→ **Direction**: Copy each line of the data below with the word "body".

→ **Listed records**:
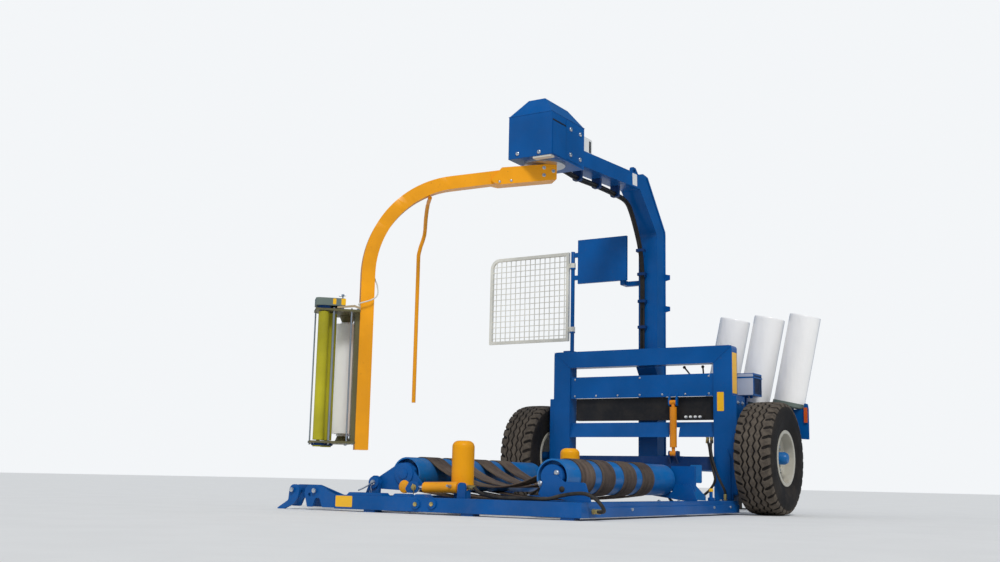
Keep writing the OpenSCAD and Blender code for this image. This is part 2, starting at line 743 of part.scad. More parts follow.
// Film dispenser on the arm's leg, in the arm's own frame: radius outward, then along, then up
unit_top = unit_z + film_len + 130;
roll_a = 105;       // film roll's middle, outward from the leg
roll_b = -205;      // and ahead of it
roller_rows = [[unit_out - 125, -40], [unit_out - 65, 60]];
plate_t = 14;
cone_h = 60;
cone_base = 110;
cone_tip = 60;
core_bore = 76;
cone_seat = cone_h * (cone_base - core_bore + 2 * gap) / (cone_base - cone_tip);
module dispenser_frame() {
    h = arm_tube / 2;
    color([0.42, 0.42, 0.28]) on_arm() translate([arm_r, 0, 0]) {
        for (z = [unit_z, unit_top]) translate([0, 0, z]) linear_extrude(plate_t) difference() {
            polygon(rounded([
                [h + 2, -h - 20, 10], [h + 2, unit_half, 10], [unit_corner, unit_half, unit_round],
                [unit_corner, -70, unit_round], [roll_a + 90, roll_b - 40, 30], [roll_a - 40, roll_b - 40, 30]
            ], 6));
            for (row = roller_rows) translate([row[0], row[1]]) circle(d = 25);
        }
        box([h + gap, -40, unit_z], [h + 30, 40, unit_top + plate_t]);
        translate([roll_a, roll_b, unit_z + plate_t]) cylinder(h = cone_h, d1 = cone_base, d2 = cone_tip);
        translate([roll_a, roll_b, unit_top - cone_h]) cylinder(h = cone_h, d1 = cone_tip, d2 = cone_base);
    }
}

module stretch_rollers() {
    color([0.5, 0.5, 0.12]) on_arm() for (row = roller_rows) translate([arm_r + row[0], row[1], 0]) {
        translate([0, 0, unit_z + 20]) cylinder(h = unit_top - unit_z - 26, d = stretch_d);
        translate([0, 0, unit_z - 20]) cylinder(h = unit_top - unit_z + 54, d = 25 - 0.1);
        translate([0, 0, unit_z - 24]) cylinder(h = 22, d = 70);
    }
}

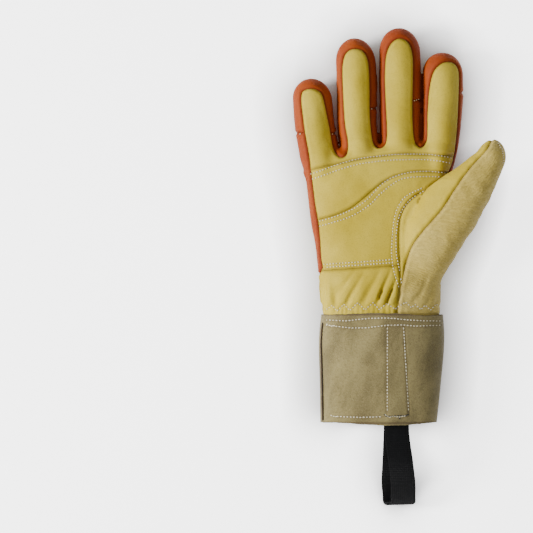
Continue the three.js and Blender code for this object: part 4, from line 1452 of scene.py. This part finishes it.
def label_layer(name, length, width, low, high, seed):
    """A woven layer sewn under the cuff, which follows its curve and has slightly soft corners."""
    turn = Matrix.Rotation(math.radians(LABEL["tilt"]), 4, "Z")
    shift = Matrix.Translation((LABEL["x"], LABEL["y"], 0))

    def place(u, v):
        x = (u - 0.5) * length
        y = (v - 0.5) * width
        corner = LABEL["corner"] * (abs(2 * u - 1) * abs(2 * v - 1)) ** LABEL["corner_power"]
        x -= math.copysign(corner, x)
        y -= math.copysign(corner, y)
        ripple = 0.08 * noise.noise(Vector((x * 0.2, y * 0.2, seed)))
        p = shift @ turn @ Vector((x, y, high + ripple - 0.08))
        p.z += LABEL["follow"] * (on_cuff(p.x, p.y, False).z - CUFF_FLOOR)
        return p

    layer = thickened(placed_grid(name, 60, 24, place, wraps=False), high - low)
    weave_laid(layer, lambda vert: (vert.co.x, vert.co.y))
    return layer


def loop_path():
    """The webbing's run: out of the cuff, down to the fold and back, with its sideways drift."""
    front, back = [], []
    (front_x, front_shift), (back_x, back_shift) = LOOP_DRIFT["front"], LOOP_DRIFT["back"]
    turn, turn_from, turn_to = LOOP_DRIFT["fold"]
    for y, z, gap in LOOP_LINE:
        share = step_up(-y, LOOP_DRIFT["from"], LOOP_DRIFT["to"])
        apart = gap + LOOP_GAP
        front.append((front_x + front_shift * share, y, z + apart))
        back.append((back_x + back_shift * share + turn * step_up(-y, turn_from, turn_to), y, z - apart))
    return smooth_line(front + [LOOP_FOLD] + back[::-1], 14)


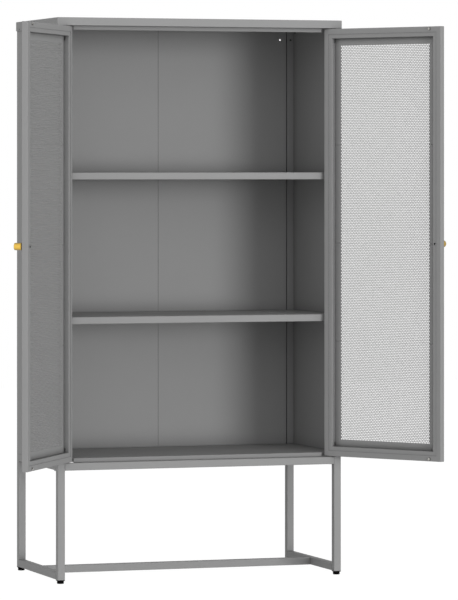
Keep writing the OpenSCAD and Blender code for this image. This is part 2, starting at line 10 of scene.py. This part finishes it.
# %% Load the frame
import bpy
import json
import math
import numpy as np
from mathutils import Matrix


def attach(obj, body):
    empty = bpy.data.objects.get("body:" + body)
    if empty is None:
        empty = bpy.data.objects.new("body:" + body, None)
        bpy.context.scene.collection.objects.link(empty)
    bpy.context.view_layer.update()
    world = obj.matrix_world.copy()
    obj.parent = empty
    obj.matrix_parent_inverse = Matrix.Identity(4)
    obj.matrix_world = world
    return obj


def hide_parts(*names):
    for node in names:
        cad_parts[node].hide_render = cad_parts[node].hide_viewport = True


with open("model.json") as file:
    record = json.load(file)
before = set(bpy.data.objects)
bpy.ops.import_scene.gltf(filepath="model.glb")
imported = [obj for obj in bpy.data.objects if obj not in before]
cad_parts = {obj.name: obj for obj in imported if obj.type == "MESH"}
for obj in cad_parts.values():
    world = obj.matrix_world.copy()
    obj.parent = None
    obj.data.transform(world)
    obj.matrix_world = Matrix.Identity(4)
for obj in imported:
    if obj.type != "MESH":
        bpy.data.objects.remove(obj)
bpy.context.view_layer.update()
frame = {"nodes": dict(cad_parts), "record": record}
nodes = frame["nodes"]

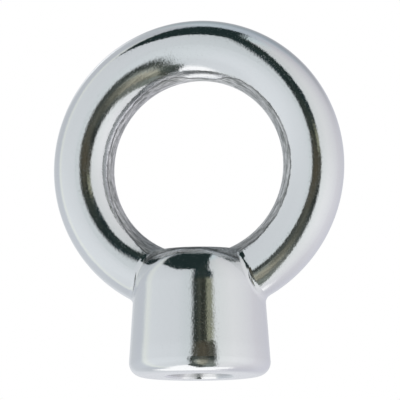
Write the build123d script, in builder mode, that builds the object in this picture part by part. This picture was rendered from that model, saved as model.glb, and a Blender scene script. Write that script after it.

→ **Task result**:
def attach(obj, body):
    empty = bpy.data.objects.get("body:" + body)
        empty = bpy.data.objects.new("body:" + body, None)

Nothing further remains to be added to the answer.